The six directors who will be matched to the scripts the playwrights turn in Sunday morning are Kellee Van Aken, Melanie Dryer, Sheila McKenna, Matt M. Morrow, Jason Nodler and Mark Clayton Southers. The playwrights will have chosen their actors the night before, before beginning to write ("in an NFL-style draft," says Carpenter), from a pool of 23.

Bricolage is also using B.U.S. to introduce its new home performing space, on which it's just signed a two-year lease. Last year B.U.S. introduced its space on the third floor at 937 Liberty, but the company has moved up in the world, which means down, to the first floor, which can accommodate an audience of 150.

Before and after Sunday's show there will be drinks and "food from some of Pittsburgh's finest restaurants," plus a silent auction of sports, theater, film and spa packages, art, sports memorabilia, etc.

The Pitt student group focuses on the process, without these extras. Its president and veep are Cory Tamler and Sarah Heffner. Tamler proposed the first festival, having heard about similar programs elsewhere. Since fall 2005, they've averaged two festivals each term, growing in popularity until about 70 students (mainly from Pitt, but also elsewhere) are involved each time, performing for a packed house of 120.

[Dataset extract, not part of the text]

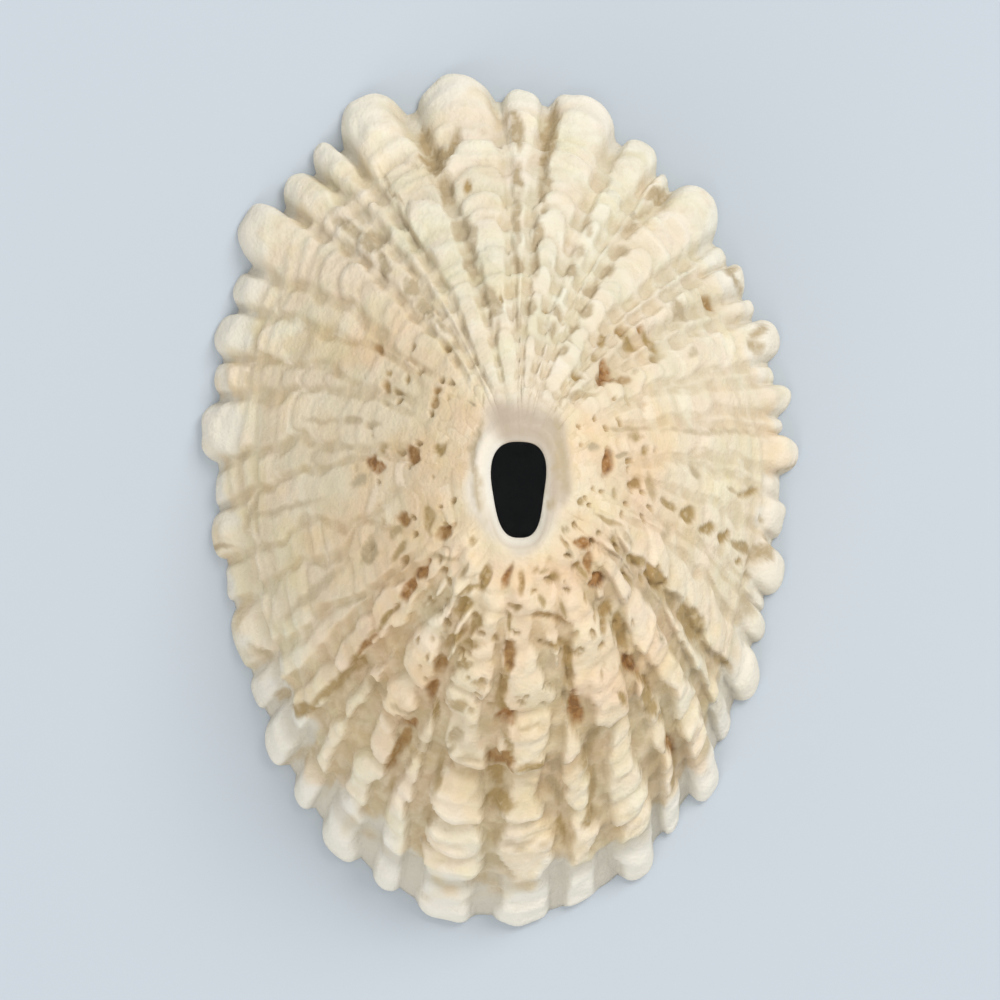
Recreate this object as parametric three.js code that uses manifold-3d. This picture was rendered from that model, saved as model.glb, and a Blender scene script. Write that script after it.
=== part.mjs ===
// Keyhole limpet shell: one grown piece. It is an oval cone with a keyhole at its top, beaded ribs
// that run down to a knobbed margin, and a smooth hollow underneath.
// Millimetres, +Z up. +Y runs along the length, towards the broad end. The origin lies in the plane
// of the margin, under the middle of the shell.
import * as THREE from 'three';
import { mergeVertices } from 'three/addons/utils/BufferGeometryUtils.js';
import Module from 'manifold-3d';

// Overall size
const shellLength = 38;
const shellWidth = 26.6;
const shellHeight = 14;

// Keyhole: where its centre stands, its outline and its lip
const keyholeX = 0.82;
const keyholeY = 0.39;
const keyhole = { halfWidth: 1.2, halfLength: 2.15, power: 2.8, broadFront: 0.17, lean: -0.05 };
const lipDrop = 0.3;
const lipRows = [0.012, 0.05]; // shares of the way to the margin
const mouthShare = 0.85; // where the lip ends inside the keyhole's outline
const keyholeDepth = 5;
const keyholeSides = 40;

// Margin between the ribs: an ellipse about the keyhole with a few slow waves
const margin = {
  halfWidth: 12.5, halfLength: 18.2,
  front: -0.019, side: -0.089, twist: -0.009, egg: -0.029, lean: -0.018,
};
const marginRise = 0.45; // height of the outer face where it meets the margin
const footInset = 0.3; // how far the flat foot stands in from the edge

// Wall
const wallAtMargin = 1.25;
const wallAtTop = 1.5;
const hollowColumns = 64;
const hollowRows = [1, 0.86, 0.7, 0.52, 0.34, 0.17]; // shares of the hollow's radius

// Growth rings, counted from the callus round the keyhole to the margin
const ringCount = 13;
const firstRing = 3; // inside it the growth lines are too fine to see
const callusEnd = 0.1; // share of the way to the margin that is smooth
const ringSpread = 1.4; // above 1, rings widen outwards

// Growth stops: ledges where the shell stepped down before it grew on
const ledges = [
  { at: 0.575, drop: 0.3, from: 145, to: 232, soft: 15 },
  { at: 0.875, drop: 0.3, from: 95, to: 262, soft: 15 },
];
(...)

Tamler says it's been exciting to watch the idea take off. Four times as many people showed up for their organizing meeting as they expected, and soon the older students who at first hung back were jumping on board.

While Bricolage recruits its participants, Redeye puts up sign-up sheets. The executive board (Earl Haines, Ashley Martin and Ryan Howard, in addition to Tamler and Heffner) decides who gets to do what, especially among the writers, where there are always too many volunteers. The process is as democratic as possible, and as with Bricolage, the writers choose their actors but must use all the actors in the pool.

Redeye's playwriting "prompts" have varied. Once they handed out brief "News of the Weird" stories from City Paper; once they assigned famous playwrights or styles to emulate. This year's won't be known until the playwrights arrive Friday at 8 p.m. Bricolage relies on the bus trip to be its prompt, although it also asks each actor to supply a prop and a costume piece, which the playwrights can use if they choose.

It's an adventure. And if previous examples are a guide, the result for the audience is a giddy grab-bag and a celebration of creativity under pressure.

For a seven-minute video of last year's B.U.S., visit www.webbricolage.org/video_test.html. This year's cast is Karen Baum, Lissa Brennan, Marika Christie, David Conley, Nadia Cook-Loshilov, Lisa Ann Goldsmith, Lonzo Green, John Gresh, Rebecca Harris, Mary Harvey, Robert Isenberg, Miki Johnson, Patrick Jordan, Randy Kovitz, Jason McCune, Amy Marsalis, Elena Passarello, Mary Rawson, Carter Redwood, Joshua Reese, Ezra Leslie Smith, Gayle Stevenson and Dereck Walton.

B.U.S. performs at 8 p.m. Sunday, 937 Liberty Ave., Downtown; the fare is $75 and few spaces remain; 412-394-3353 or www.proartstickets.org.

Redeye performs at 8 p.m. Saturday, Pitt Studio Theatre, Cathedral of Learning; $5 suggested donation at the door.